EfficientTTS: An Efficient and High-Quality Text-to-Speech Architecture
Authors: Chenfeng Miao, Liang Shuang, Zhengchen Liu, Chen Minchuan, Jun Ma, Shaojun Wang, Jing Xiao
ICML 2021 | Conference PDF | Archive PDF | Plain Text | LLM Run Details
| Reproducibility Variable | Result | LLM Response |
|---|---|---|
| Research Type | Experimental | We experimentally show that the proposed models significantly outperform counterpart models such as Tacotron 2 (Shen et al.) and Glow-TTS (Kim et al., 2020) in terms of speech quality, training efficiency and synthesis speed, while still producing the speeches of strong robustness and great diversity. |
| Researcher Affiliation | Industry | 1Ping An Technology.

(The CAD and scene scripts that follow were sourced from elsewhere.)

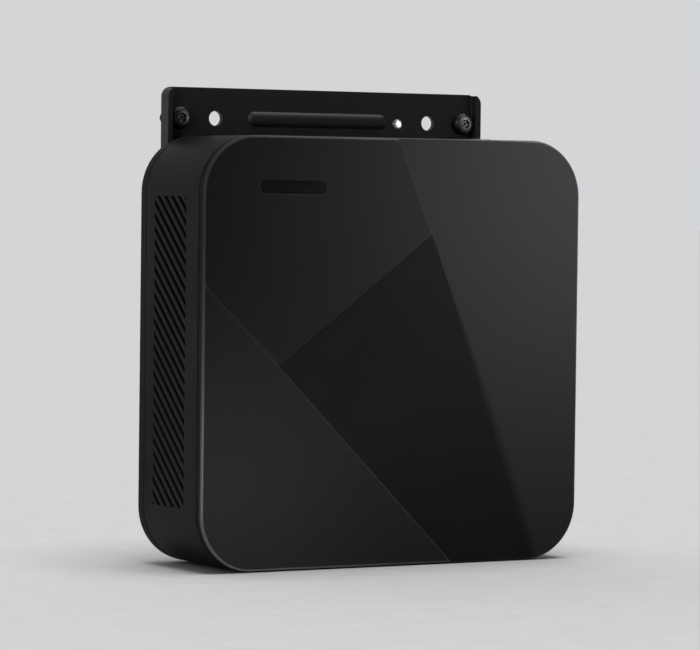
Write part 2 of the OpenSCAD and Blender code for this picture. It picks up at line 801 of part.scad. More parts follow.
module coin_cell() {
    color("#c3c6c9") unit() translate([46, 26, 0]) {
        rod(10, 5.6, 8.2);
        rod(8.6, 5.2, 5.6);
    }
}

module coin_cell_holder() {
    color("#1c1d1f") unit() translate([46, 26, 0]) difference() {
        rod(11.4, 6.4, board_low);
        rod(10.1, 5, 8.2 + fit_gap);
    }
}

// ---------------------------------------------------------------- storage

tray_y = [-37, 34];

ear_xy = [[55.5, 27], [55.5, -27]];

module drive_tray() {
    color("#a3a6aa") unit() difference() {
        union() {
            block([-51, 51], tray_y, [26.4, 27.2]);
            for (sx = [-1, 1]) {
                block([sx > 0 ? 50.2 : -51, sx > 0 ? 51 : -50.2], tray_y, [26.4, 34.4]);
                for (p = ear_xy) {
                    block([sx > 0 ? 50.2 : -51, sx > 0 ? 51 : -50.2], [p[1] - 4, p[1] + 4],
                          [34, 35.25]);
                    block([sx > 0 ? 50.2 : -59.5, sx > 0 ? 59.5 : -50.2], [p[1] - 4, p[1] + 4],
                          [34.45, 35.25]);
                }
            }
        }
        for (sx = [-1, 1], p = ear_xy) translate([sx * p[0], p[1], 0]) rod(1.2, 33, 36);
        for (x = [-30 : 20 : 30]) translate([x, -2, 0]) rod(7, 26, 28);
    }
}

module tray_screws() {
    color("#8d9095") unit() for (sx = [-1, 1], p = ear_xy) translate([sx * p[0], p[1], 0])
        difference() {
            union() {
                rod(1.05, 33.4, 36.7);
                rod(2.2, 33.1, 34.45);
            }
            for (a = [0, 90]) rotate([0, 0, a]) block([-1.3, 1.3], [-0.25, 0.25], [33, 33.8]);
        }
}

module storage_drive() {
    color("#3c3e42") unit() difference() {
        block([-50, 50], [-36, 33.8], [27.25, 34.2]);
        block([-22, 20], [31, 35], [28.6, 32.6]);
        block([-40, 40], [-30, 24], [33.8, 35]);
    }
}

module drive_cable() {
    color("#202124") unit() {
        block([-21.9, 19.9], [31.1, 38.8], [28.7, 32.5]);
        block([-18, 16], [38.1, 38.6], [15, 28.8]);
        block([-20, 18], [37, 40.6], [board_top, 15.1]);
    }
}

vesa_bracket();
bracket_rivet();
vesa_screws();
faceted_cover();
cover_badge();
main_housing();
base_pan();
base_screws();
rubber_feet();
hanger_studs();
rear_io_plate();
lock_plate();
motherboard();
board_screws();
cpu_package();
heat_spreader();
spreader_screws();
heat_pipe();
fin_stack();
blower_housing();
fan_bearing();
fan_stator();
blower_rotor();
fan_lead();
power_stage();
memory_sockets();
memory_modules();
ssd_socket();
ssd_module();
ssd_screw();
wifi_module();
antennas();
antenna_leads();
coin_cell();
coin_cell_holder();
drive_tray();
tray_screws();
storage_drive();
drive_cable();
dc_jack();
hdmi_port();
display_port();
lan_port();
lan_lights();
usb_stacks();
usb_front_ports();
usb_tongues();
usb_c_port();
audio_jack();
card_reader();
power_button();
power_light_ring();
power_switch();
status_lens();
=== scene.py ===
import json
import math
import random

import bmesh
import bpy
from mathutils import Matrix, Vector


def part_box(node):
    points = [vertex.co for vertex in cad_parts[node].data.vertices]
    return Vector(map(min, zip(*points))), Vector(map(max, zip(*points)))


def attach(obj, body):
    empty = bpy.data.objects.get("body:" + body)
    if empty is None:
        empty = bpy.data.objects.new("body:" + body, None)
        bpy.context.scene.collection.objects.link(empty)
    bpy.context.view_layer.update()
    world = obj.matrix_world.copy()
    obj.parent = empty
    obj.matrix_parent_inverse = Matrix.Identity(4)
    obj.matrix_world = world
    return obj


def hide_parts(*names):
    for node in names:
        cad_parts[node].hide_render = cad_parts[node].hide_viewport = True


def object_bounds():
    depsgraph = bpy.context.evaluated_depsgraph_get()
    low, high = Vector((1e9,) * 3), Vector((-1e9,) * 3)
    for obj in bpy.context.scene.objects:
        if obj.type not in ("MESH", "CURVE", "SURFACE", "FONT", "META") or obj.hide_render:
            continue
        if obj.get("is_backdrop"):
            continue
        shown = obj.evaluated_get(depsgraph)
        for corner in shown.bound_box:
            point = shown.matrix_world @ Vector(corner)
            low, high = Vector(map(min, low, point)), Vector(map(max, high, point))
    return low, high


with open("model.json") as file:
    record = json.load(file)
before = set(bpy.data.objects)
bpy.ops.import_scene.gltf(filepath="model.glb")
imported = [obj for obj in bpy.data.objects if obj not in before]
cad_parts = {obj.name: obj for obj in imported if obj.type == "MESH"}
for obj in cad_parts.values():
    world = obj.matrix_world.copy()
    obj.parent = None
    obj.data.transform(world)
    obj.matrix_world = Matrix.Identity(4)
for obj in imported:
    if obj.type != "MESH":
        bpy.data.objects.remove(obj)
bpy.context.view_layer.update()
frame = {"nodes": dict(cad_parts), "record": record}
NODES = frame["nodes"]
MM = 0.001
UNIT_Z = -0.019        # centre height of the hanging computer
BASE_Y = -0.0052       # its base face, which looks at the bracket


# ------------------------------------------------------------------ node helpers

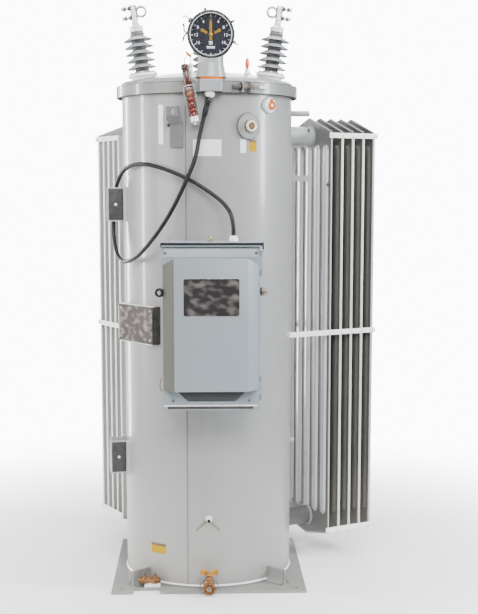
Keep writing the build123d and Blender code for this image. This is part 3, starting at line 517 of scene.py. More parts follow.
def makeGussetEnds(facts):
    ends = bmesh.new()
    outline = facts["outline"]
    for azimuth in facts["azimuths"]:
        for hand in (-1, 1):
            for start, end in zip(outline, outline[1:]):
                middle = Vector(((start[0] + end[0]) / 2 * hand, (start[1] + end[1]) / 2))
                run = Vector(((end[0] - start[0]) * hand, end[1] - start[1]))
                place = (Matrix.Rotation(math.radians(azimuth), 4, "Z")
                         @ Matrix.Translation((facts["reach"], middle.x, middle.y))
                         @ Matrix.Rotation(math.atan2(run.y, run.x), 4, "X"))
                slab(ends, (facts["thick"], run.length + 0.002, facts["width"]), place, 0.0006)
    finishPiece(ends, "gussetEnds", "darkSteel", slot="grey_paint")


makeGussetEnds(gussetFacts)
softened("radiatorStraps", "radiator_straps", 0.0015)
softened("sidePlateBracket", "side_plate_bracket", 0.001, slot="zinc_steel")
softened("mountRails", "cabinet_rails", 0.0015)
softened("clampBand", "cover_band", 0.0015)

# Radiator panels: rounded flutes, pale folded edges painted as highlights, rolled gables, painted shade in
# the gaps and flute flats, painted highlights on the lit flute sides
bankFacts = {"azimuths": {"right": 28, "left": 118}, "first": 0.557, "pitch": 0.060, "count": 5,
             "half": 0.195}
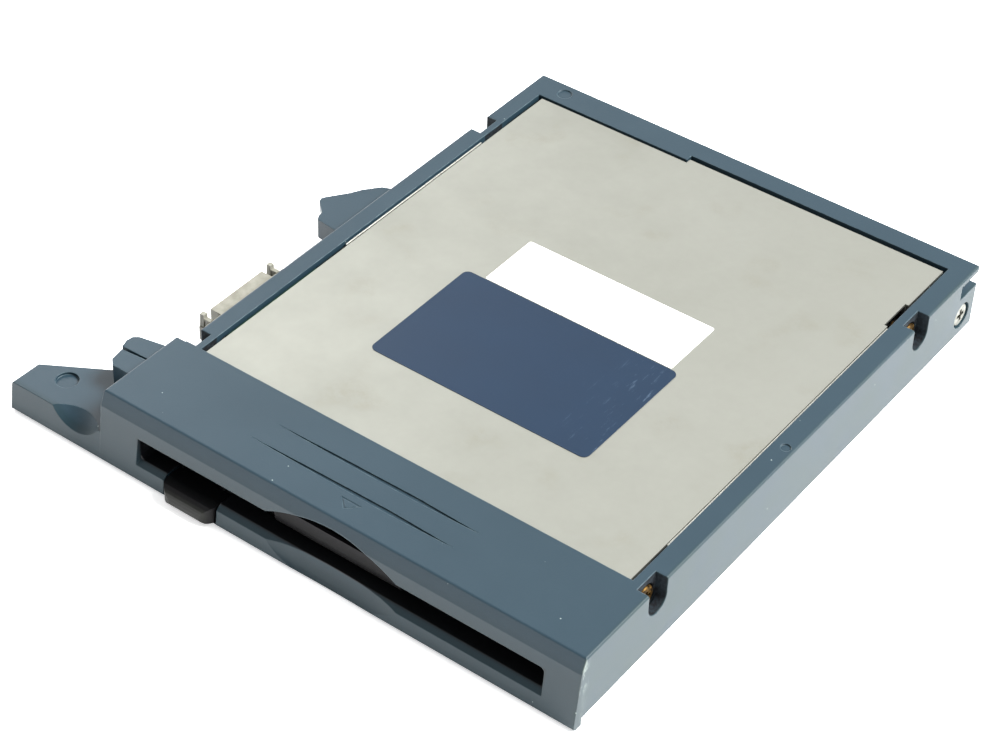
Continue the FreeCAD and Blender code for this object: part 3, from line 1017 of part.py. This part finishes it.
def ribbon(path, thickness, z0, z1):
    """Flat cable on edge: straight runs of one thickness, joined by round corners."""
    runs = []
    for (xa, ya), (xb, yb) in zip(path, path[1:]):
        length = math.hypot(xb - xa, yb - ya)
        nx, ny = -(yb - ya) / length * thickness / 2, (xb - xa) / length * thickness / 2
        runs.append(plate_xy([(xa + nx, ya + ny), (xb + nx, yb + ny), (xb - nx, yb - ny),
                              (xa - nx, ya - ny)], z0, z1))
    knees = [rod_z(x, y, z0, z1, thickness / 2) for x, y in path[1:-1]]
    return join(runs + knees)


# ---------------------------------------------------------------- labels
def labels():
    film = 0.1
    blue = rounded_plate(-25.0, -10.6, 24.6, 19.3, DRIVE_TOP, DRIVE_TOP + film, 1.4)
    white = rounded_plate(-20.6, 19.5, 22.7, 34.3, DRIVE_TOP, DRIVE_TOP + film, 0.4)
    piece("blue_label", blue)
    piece("white_label", white)


def build():
    case_frame()
    bottom_cover()
    case_screws()
    dock_connector()
    dust_door()
    eject_button()
    drive_top_cover()
    drive_chassis()
    disk_carrier()
    cam_slider()
    shutter_lever()
    spindle_motor()
    media_switches()
    stepper()
    guide_rod()
    head_carriage()
    electronics()
    labels()
    os.makedirs("parts", exist_ok=True)
    for name, shape in PIECES.items():
        shape.exportStep(os.path.join("parts", name + ".step"))


build()
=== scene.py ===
import bpy
import math
from mathutils import Matrix, Vector


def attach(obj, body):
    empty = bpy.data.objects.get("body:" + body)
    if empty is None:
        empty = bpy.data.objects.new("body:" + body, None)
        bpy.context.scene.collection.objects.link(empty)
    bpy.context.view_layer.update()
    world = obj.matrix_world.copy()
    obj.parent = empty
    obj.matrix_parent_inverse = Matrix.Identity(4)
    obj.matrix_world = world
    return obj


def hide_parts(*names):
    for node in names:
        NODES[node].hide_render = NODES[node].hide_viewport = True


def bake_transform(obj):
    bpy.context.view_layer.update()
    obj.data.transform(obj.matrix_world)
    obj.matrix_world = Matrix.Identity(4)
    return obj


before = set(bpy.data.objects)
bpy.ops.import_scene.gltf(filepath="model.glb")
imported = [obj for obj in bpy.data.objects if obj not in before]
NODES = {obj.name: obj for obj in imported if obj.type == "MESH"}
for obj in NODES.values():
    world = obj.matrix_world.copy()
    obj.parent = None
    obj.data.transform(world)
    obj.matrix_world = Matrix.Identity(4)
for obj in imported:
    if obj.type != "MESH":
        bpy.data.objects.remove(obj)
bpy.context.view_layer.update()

# Edit mode takes in every selected mesh, so the CAD nodes start unselected.
for thing in list(bpy.context.selected_objects):
    thing.select_set(False)


# ---- Bottom cover
# A flat steel sheet, blanked and zinc plated, let into the underside of the case.
# It is the first piece in the jig when the case is closed, and the drive lies just over it.

def colour(hex_code):
    """Linear colour of an sRGB hex code."""
    parts = [int(hex_code[i:i + 2], 16) / 255 for i in (1, 3, 5)]
    return tuple(c / 12.92 if c <= 0.04045 else ((c + 0.055) / 1.055) ** 2.4 for c in parts) + (1.0,)


def new_finish(name, base, roughness, metallic=0.0, specular=0.5):
    """A material with its Principled shader; uniform values sit on the shader itself."""
    mat = bpy.data.materials.new(name)
    mat.use_nodes = True
    shader = mat.node_tree.nodes["Principled BSDF"]
    shader.inputs["Base Color"].default_value = colour(base)
    shader.inputs["Roughness"].default_value = roughness
    shader.inputs["Metallic"].default_value = metallic
    shader.inputs["Specular IOR Level"].default_value = specular
    mat.diffuse_color = colour(base)
    return mat, shader


def add_node(mat, kind, settings=None, **sockets):
    """One shader node. A socket is given a value, or another node's output to link from."""
    node = mat.node_tree.nodes.new("ShaderNode" + kind)
    for key, value in (settings or {}).items():
        setattr(node, key, value)
    for key, value in sockets.items():
        key = key.replace("_", " ")
        socket = node.inputs[int(key[5:])] if key.startswith("input") else node.inputs[key]
        if isinstance(value, bpy.types.NodeSocket):
            mat.node_tree.links.new(value, socket)
        else:
            socket.default_value = value
    return node


def place(mat):
    """Object coordinates in metres, shared by the textures of one material."""
    return add_node(mat, "TexCoord").outputs["Object"]


def noise(mat, size_mm, detail=3.0, where=None, rough=0.55):
    """Noise whose lumps are about size_mm across."""
    return add_node(mat, "TexNoise", Vector=where or place(mat), Scale=1000.0 / size_mm, Detail=detail,
                    Roughness=rough).outputs["Fac"]


def remap(mat, value, low, high, out_low=0.0, out_high=1.0):
    """Straight ramp from out_low at low to out_high at high, held level beyond both."""
    return add_node(mat, "MapRange", Value=value, From_Min=low, From_Max=high, To_Min=out_low,
                    To_Max=out_high).outputs["Result"]


MIX_FIRST, MIX_SECOND, MIX_RESULT = 6, 7, 2     # the colour sockets of a Mix node


def blend_colour(mat, amount, first, second):
    """Mix of two colours, each a hex code or a socket."""
    node = add_node(mat, "Mix", {"data_type": "RGBA"}, Factor=amount)
    for index, value in ((MIX_FIRST, first), (MIX_SECOND, second)):
        if isinstance(value, str):
            node.inputs[index].default_value = colour(value)
        else:
            mat.node_tree.links.new(value, node.inputs[index])
    return node.outputs[MIX_RESULT]


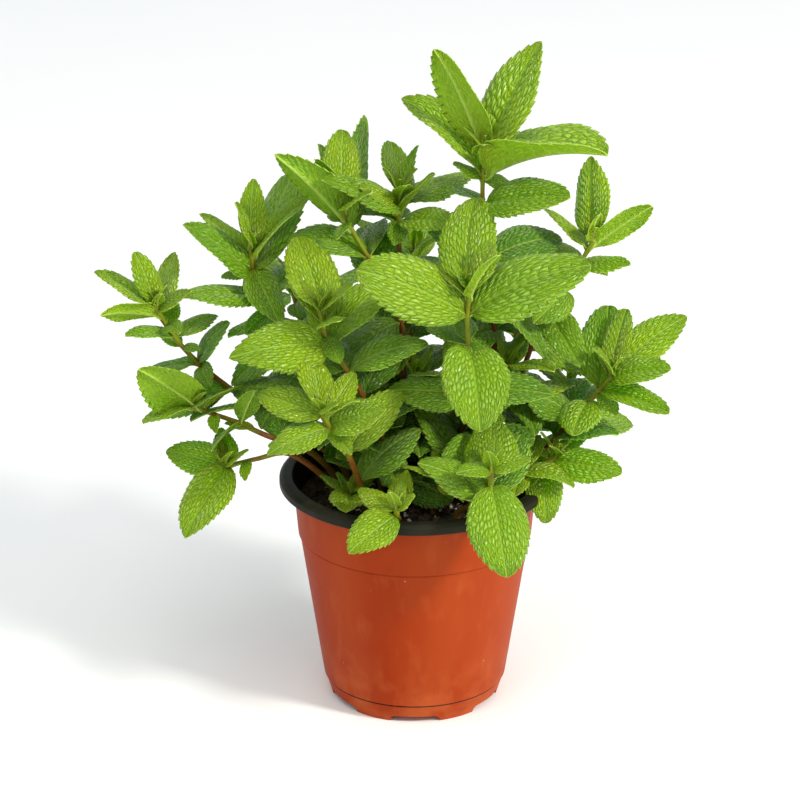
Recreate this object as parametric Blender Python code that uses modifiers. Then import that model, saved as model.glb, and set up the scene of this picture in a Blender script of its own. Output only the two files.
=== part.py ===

Correspondence to: Chenfeng Miao <miao chenfeng@126.com>. |
| Pseudocode | Yes | We show the implementation of each components in the following subsections and more details including the pseudocode in Appendix B. |
| Open Source Code | No | Audio samples of the proposed models are available at: https://mcf330.github.io/ Efficient TTSAudio Samples/. No explicit statement about releasing the source code for the methodology or a link to a code repository. |
| Open Datasets | Yes | We conduct most of our experiments on an open-source standard Mandarin dataset from Data Baker2, which consists of 10, 000 Chinese clips from a single female speaker with a sampling rate of 22.05k HZ. ... We also conduct some experiments using LJ-Speech dataset (Ito, 2017), which is a 24-hour waveform audio set of a single female speaker with 131,00 audio clips and a sample rate of 22.05k HZ. 2https://www.data-baker.com/open_source. html |
| Dataset Splits | No | The paper mentions using Data Baker and LJ-Speech datasets, but does not explicitly state the proportions or counts for training, validation, and test splits. It only gives the total size of the datasets (e.g., "10,000 Chinese clips", "24-hour waveform audio set"). |
| Hardware Specification | Yes | We run training and inference on a single V100 GPU. |
| Software Dependencies | No | The paper mentions using "Hi Fi-GAN (Kong et al., 2020) vocoder", "open-source implementations of Tacotron 2", and "Glow-TTS" but does not provide specific version numbers for these software dependencies. |
| Experiment Setup | Yes | The temperature of latent variable z is set to 0.667 for both Glow-TTS and EFTS-Flow. ... η is a hyper-parameter which we set to 1.2 for all experiments. |